Hydraulic actuators that are used in particular for manoeuvring landing gear of aircraft, comprising a cylinder in which a piston is mounted so as to slide, are known. The piston delimits in the cylinder a hydraulic extension chamber and a hydraulic retraction chamber that are connected to a hydraulic circuit by respective ports. This type of actuator can be equipped with an end-of-travel slowing device for slowing the movement of the rod during retraction of the rod on approaching the stop. To this end, the port associated with the extension chamber opens out at the end wall of a cavity formed in the end of the cylinder. The rod has a protrusion which, on approaching the end-of-travel stop, slots precisely into the cavity, forcing the fluid still contained in the extension chamber to flow through the annular space left between the protrusion and the wall of the cavity, causing an increase in pressure in the extension chamber that brakes the piston and helps to slow the rod before it arrives at the stop.

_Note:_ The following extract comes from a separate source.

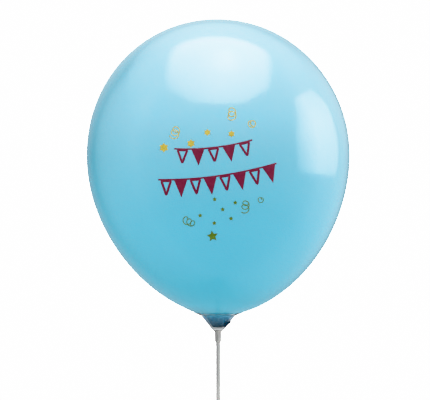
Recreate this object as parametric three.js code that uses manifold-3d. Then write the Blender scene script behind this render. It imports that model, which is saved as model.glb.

This slowing device requires a high level of machining precision and finely calibrated functional clearances. It is also sensitive to temperature variations since the annular flow is essentially laminar while it is turbulent at high temperatures, bringing about a significant variation in the damping factor.
The object of the invention is to propose a telescopic hydraulic actuator equipped with means for slowing the rod at the end of travel that are simple to implement and not very temperature sensitive.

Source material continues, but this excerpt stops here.